:: TASK REQUIREMENTS ::
Output, please, exactly those lines of the listing that come before the line with "share, 0.5), reach)", along with that line itself.

----

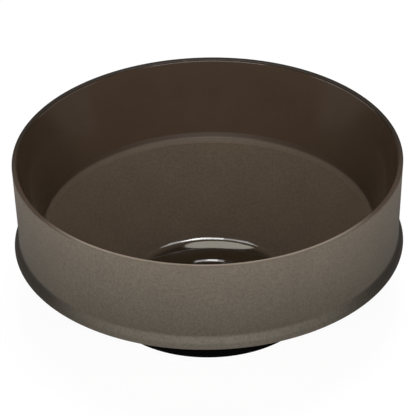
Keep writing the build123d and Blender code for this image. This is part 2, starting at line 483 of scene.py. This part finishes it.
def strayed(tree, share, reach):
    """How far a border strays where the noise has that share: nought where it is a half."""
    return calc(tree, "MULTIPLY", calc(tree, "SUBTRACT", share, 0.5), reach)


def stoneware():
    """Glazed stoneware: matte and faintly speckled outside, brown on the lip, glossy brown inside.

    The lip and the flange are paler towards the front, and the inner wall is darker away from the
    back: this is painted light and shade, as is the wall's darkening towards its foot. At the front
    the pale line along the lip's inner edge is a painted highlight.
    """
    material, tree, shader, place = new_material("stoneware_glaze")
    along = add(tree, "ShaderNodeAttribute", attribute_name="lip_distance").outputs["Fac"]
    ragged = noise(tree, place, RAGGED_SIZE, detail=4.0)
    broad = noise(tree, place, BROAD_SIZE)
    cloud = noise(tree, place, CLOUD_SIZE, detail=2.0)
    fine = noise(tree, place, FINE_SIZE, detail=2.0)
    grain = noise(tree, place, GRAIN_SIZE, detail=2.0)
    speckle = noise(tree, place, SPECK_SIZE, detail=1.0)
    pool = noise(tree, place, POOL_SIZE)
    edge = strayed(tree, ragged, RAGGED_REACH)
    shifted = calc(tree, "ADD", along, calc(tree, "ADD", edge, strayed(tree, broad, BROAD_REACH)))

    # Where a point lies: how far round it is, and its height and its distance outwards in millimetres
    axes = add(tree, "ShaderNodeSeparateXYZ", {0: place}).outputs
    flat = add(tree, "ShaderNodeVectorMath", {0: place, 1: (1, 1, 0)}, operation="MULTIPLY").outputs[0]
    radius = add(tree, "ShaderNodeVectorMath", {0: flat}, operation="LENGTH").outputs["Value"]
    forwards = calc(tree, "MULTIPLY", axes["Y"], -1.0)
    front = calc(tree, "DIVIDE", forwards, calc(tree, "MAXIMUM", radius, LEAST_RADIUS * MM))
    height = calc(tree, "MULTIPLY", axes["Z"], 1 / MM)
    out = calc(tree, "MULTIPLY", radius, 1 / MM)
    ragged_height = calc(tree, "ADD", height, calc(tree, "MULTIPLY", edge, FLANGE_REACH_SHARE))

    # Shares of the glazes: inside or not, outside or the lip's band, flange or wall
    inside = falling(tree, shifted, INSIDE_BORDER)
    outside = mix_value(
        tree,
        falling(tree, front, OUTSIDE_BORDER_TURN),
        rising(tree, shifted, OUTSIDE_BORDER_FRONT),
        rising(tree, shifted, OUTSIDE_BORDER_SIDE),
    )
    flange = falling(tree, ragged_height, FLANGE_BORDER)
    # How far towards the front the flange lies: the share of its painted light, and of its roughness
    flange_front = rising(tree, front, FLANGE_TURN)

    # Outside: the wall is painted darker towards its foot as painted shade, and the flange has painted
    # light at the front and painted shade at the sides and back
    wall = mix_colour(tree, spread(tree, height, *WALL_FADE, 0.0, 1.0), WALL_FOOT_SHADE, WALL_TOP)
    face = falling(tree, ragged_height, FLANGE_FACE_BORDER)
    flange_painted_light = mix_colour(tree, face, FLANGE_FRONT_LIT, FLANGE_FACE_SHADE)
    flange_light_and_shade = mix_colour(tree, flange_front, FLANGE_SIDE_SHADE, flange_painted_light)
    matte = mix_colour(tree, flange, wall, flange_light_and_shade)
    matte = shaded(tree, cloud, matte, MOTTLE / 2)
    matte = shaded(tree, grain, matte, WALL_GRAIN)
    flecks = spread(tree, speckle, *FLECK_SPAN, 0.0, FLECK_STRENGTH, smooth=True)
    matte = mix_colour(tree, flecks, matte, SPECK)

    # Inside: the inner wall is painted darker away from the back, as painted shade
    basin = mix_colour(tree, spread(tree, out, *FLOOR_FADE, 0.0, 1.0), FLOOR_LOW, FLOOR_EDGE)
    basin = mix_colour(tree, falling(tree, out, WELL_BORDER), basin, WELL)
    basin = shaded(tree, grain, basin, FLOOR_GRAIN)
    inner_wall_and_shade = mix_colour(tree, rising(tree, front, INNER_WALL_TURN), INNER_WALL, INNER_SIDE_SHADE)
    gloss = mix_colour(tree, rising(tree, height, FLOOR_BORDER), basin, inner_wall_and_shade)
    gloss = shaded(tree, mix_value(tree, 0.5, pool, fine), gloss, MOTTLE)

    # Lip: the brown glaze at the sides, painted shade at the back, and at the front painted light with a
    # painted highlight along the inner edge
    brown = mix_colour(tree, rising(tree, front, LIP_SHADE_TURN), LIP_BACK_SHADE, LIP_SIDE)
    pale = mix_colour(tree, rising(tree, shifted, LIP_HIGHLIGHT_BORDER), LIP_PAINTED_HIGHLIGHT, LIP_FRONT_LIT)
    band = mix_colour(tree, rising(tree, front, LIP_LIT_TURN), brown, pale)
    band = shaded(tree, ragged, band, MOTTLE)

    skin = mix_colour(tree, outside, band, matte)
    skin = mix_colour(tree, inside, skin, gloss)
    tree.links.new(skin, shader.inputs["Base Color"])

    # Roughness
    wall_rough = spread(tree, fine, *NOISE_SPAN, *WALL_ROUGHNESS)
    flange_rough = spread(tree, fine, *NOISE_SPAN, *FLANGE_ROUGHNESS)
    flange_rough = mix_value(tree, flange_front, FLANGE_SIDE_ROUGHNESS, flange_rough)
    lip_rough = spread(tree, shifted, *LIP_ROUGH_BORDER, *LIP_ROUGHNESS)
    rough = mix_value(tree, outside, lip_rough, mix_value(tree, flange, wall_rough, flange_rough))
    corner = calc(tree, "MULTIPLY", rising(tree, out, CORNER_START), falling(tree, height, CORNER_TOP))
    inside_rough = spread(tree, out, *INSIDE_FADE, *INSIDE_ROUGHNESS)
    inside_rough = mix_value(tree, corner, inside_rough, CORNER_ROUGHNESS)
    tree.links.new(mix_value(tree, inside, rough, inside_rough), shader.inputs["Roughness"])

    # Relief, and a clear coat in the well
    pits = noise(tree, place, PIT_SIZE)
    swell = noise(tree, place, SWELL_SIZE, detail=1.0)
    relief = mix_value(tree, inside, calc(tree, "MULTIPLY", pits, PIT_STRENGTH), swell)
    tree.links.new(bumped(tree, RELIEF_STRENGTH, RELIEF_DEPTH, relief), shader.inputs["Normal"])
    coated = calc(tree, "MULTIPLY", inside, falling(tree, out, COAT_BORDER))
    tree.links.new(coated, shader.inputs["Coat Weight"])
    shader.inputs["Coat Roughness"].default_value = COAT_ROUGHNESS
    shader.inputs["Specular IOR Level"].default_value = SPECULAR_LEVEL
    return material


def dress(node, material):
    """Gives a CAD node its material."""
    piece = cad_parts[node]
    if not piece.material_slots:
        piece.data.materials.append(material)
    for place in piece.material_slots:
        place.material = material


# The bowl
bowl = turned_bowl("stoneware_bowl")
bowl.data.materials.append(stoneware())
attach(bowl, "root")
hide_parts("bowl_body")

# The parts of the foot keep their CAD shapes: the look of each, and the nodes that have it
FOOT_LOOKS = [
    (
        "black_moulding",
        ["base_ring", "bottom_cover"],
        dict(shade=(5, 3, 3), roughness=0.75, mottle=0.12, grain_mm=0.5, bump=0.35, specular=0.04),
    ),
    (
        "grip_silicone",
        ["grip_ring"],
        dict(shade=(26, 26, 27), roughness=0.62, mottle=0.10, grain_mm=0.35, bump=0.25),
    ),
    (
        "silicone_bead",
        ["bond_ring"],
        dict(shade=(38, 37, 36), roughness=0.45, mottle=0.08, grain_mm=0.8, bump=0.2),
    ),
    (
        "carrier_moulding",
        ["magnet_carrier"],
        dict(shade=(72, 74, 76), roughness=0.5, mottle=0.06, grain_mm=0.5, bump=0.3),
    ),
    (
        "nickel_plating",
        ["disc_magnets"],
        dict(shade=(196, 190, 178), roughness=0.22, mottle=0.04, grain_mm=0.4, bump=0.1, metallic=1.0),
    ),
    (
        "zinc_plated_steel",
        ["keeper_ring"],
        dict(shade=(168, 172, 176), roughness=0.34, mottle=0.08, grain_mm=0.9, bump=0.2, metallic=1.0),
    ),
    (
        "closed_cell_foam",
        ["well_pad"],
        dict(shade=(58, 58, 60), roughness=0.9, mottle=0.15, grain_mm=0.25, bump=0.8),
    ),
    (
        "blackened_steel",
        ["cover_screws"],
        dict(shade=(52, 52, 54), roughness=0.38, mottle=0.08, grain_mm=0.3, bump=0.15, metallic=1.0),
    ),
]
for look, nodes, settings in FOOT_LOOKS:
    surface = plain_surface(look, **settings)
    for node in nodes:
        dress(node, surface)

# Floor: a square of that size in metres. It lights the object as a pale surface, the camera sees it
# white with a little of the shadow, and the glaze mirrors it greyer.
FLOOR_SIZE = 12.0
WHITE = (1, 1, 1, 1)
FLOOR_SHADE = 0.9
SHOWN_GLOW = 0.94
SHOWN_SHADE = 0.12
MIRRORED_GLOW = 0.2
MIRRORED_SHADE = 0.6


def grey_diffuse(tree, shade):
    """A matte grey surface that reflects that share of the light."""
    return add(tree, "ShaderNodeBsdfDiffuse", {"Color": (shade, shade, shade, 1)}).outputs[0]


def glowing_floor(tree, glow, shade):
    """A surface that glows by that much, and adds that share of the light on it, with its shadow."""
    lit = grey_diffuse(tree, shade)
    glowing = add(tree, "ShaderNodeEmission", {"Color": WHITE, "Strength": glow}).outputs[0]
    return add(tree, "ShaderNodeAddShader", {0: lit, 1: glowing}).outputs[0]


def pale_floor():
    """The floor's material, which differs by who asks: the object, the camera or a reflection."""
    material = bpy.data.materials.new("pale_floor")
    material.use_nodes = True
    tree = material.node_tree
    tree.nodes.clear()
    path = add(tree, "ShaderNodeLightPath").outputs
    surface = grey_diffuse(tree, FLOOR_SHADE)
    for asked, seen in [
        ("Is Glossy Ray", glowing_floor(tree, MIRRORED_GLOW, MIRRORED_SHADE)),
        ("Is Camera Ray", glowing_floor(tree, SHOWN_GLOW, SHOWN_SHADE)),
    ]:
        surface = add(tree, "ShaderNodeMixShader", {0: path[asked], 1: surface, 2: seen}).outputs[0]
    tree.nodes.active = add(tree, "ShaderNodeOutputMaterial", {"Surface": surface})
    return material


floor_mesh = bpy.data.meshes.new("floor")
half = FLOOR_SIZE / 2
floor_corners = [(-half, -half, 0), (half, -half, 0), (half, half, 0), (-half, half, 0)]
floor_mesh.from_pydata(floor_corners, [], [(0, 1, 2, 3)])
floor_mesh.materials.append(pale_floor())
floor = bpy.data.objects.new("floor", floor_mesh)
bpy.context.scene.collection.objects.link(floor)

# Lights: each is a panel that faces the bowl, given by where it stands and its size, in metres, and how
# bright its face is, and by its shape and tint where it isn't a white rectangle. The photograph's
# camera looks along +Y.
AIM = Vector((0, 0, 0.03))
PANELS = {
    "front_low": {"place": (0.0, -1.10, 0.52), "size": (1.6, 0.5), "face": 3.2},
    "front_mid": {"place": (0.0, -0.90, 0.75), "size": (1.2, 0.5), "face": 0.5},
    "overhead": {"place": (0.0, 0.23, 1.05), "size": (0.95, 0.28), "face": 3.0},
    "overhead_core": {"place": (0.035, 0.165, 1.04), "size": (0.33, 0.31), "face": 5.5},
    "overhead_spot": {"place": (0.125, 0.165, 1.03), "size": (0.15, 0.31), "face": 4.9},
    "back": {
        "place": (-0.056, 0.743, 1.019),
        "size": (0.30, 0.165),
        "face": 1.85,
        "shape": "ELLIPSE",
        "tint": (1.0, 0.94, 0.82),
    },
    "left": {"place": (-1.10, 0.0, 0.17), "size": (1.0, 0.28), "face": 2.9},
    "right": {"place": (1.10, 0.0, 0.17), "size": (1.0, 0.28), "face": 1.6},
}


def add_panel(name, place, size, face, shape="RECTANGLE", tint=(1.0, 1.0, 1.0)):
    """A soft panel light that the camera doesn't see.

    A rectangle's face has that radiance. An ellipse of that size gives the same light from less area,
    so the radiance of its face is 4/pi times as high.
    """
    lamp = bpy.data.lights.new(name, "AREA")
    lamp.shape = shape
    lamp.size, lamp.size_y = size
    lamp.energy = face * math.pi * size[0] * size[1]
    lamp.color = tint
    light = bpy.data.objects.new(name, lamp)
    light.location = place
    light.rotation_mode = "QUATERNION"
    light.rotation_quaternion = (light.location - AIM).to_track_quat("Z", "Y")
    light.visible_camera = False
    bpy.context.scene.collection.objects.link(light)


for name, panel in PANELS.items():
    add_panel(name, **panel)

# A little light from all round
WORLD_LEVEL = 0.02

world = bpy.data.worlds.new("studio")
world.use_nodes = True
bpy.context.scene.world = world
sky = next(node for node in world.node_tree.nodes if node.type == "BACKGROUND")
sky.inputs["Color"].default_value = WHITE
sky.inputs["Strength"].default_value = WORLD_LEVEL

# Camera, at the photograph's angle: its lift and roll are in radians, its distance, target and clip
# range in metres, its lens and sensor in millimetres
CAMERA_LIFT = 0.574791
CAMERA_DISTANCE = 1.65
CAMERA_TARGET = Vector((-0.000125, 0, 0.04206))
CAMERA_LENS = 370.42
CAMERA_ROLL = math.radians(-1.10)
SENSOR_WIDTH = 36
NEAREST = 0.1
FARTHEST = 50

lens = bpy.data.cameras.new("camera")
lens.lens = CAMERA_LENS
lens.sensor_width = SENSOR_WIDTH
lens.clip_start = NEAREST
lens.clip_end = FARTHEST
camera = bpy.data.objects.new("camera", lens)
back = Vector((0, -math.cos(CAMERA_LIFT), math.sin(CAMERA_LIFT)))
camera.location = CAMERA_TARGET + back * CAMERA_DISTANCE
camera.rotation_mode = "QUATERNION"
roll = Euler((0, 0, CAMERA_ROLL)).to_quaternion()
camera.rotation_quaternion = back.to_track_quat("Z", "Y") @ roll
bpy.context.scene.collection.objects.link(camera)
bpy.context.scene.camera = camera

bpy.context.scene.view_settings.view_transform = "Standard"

----

:: WORKED SOLUTION ::
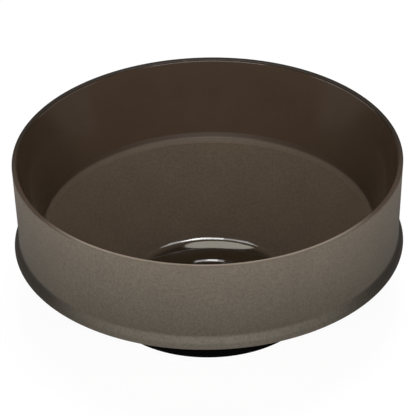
Keep writing the build123d and Blender code for this image. This is part 2, starting at line 483 of scene.py. This part finishes it.
def strayed(tree, share, reach):
    """How far a border strays where the noise has that share: nought where it is a half."""
    return calc(tree, "MULTIPLY", calc(tree, "SUBTRACT", share, 0.5), reach)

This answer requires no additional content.